On the morning of April 22, Marcos Ferraz, through Kraken Holding, Inc. presented its proposal to acquire the club and transform it into SAF (sociedade anônima do futebol), a proposal that was quickly approved by the entire management and board of the club. At 6:00pm, Ipatinga Futebol Clube releases an official statement informing that the SAF agreement was made, that the first financial contributions had been made and that Ferraz would assume the management of the club from that moment on.
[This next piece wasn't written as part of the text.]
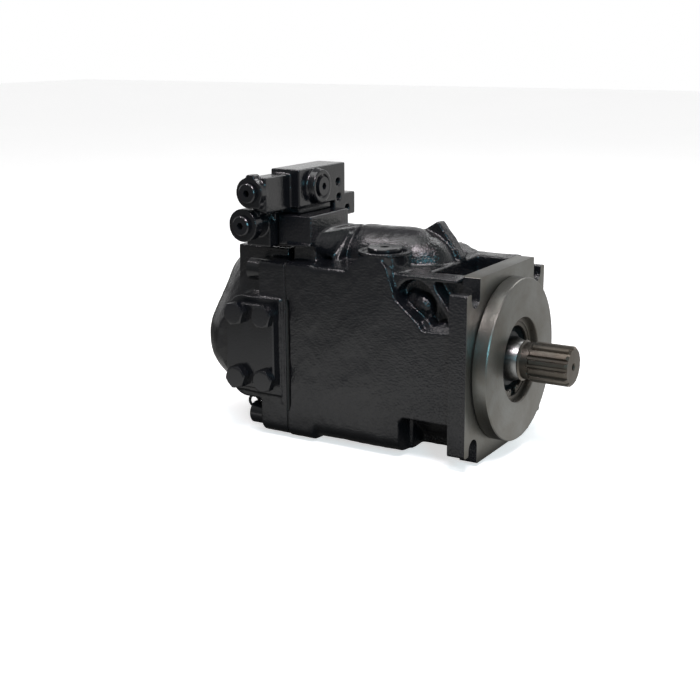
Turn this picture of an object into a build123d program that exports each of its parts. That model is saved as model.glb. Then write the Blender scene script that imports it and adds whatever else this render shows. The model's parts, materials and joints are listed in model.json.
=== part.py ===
from build123d import *
import math
import os

# Axial piston pump, variable displacement, with pressure and load-sensing control.
# Frame: origin on the drive axis at the mounting face of the flange, +X out along the
# drive shaft (front), +Z up.  The near side is -Y, the far side +Y.  Millimetres.
# Name endings: _R radius, _T thickness, _X _Y _Z place along that axis.
# Plane.YZ sketches read (y, z), Plane.XZ sketches (x, z) with their normal along -Y.

os.makedirs("parts", exist_ok=True)

# ------------------------------------------------------------------ shared dimensions
# mounting flange, four-bolt, 127 mm pilot
FLANGE_T = 14.2
FLANGE_HALF_Y = 72.0
FLANGE_HALF_Z = 71.2        # half height between the slots
LUG_HALF_Z = 61.6           # half height of the corner lugs
SLOT_WIDTH = 14.3           # open bolt slots
BOLT_SQUARE = 114.5
SLOT_CENTRE = BOLT_SQUARE / 2
SLOT_CUT = 20.0             # length of the cut that opens each slot
PILOT_R = 127.0 / 2
PILOT_LENGTH = 12.7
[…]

In its debut in the Campeonato Mineiro on April 27, just 5 days after its acquisition, Ipatinga Futebol Clube starts its campaign making an incredible 2x0 in the first half against the Tupi team.

==Current squad==

===2013 season roster===

| No. | Pos. | Nation | Player |
|---|---|---|---|
| — | GK | BRA | Bruno |
| — | GK | BRA | Felipe Sánchez |
| — | GK | BRA | Gustavo |
| — | DF | BRA | Azevedo |
| — | DF | BRA | Eron |
| — | DF | BRA | Guilherme Alves |
| — | DF | BRA | Irineu |
| — | DF | BRA | Pablo |
| — | DF | BRA | Pedrão |
| — | DF | BRA | Vinícius |
| — | DF | BRA | André Luiz |
| — | DF | BRA | Neno |
| — | DF | BRA | Stanley |

| No. | Pos. | Nation | Player |
|---|---|---|---|
| — | DF | BRA | Totonho |
| — | MF | BRA | Denílson |
| — | MF | BRA | Geovane |
| — | MF | BRA | Uchôa |
| — | MF | BRA | Zotti |
| — | MF | BRA | Bruninho |
| — | MF | BRA | Gedeon |
| — | MF | BRA | Joélson |
| — | MF | BRA | Robert |
| — | FW | BRA | Chico Marcelo |
| — | FW | BRA | Cristiano |
| — | FW | BRA | Marion |
| — | FW | BRA | Thiago |

==Notable coaches==

- Ney Franco (2005–06)
- Ney da Matta (2006, 2011)
- Flávio Lopes (2007)
- Gilson Kleina (2007, 2010)
- Giba (2008)
- Ricardo Drubscky (2008)
- Márcio Bittencourt (2008)
- Enderson Moreira (2008)
- Marcelo Oliveira (2009)
- Émerson Ávila (2007)
- Léo Condé (2010)
- Gerson Evaristo (2010–11)
- Guilherme (2011)
- Eugênio Souza (2012–2013)
- Wallace Lemos (2013)
- Moacir Júnior (2013)
- Reinaldo (2014)
- Ney da Matta (2014)
- Pedro Henrique (2014)
- Wasterdeily Lima (2015)
- Conrado Ramos (2016)
- Wantuil Rodrigues (2017)
- Eugênio Souza (2017–)

- Campeonato Mineiro do Interior
  - Winners (4): 2000, 2005, 2006, 2010

==Honours==

===Official tournaments===

State
| Competitions | Titles | Seasons |
| Campeonato Mineiro | 1 | 2005 |
| Taça Minas Gerais | 2 | 2004, 2011 |
| Campeonato Mineiro Módulo II | 1 | 2009 |
| Campeonato Mineiro Segunda Divisão | 1 | 2017 |

===Others tournaments===

====State====
- Campeonato Mineiro do Interior (4): 2000, 2005, 2006, 2010

===Runners-up===
- Campeonato Brasileiro Série B (1): 2007
- Campeonato Mineiro (3): 2002, 2006, 2010
- Taça Minas Gerais (1): 2000
- Campeonato Mineiro Módulo II (2): 1999, 2022
- Campeonato Mineiro Segunda Divisão (1): 1998

===Women's Football===
- Campeonato Mineiro de Futebol Feminino (1): 2015

==Stadium==

For 14 years, the club played in the Municipal Stadium Epaminondas Mendes Brito (later named João Lamego Netto), usually known as Ipatingão or Lamegão, built in 1982, with a maximum capacity of 15,000 people. Nowadays the club awaits the construction of a football stadium in Betim, and will probably play in other cities, such as Sete Lagoas, in the first semester of 2013.

==Colors and symbols==

The club colors are the same colors as the city of Ipatinga's. The mascot is a tiger, and was chosen in a popular contest. The tiger had 7948 votes, in second the eagle had 2529 votes, in third the cat had 846 votes, in fourth the parakeet had 713 votes, and in fifth the parrot had 202 votes.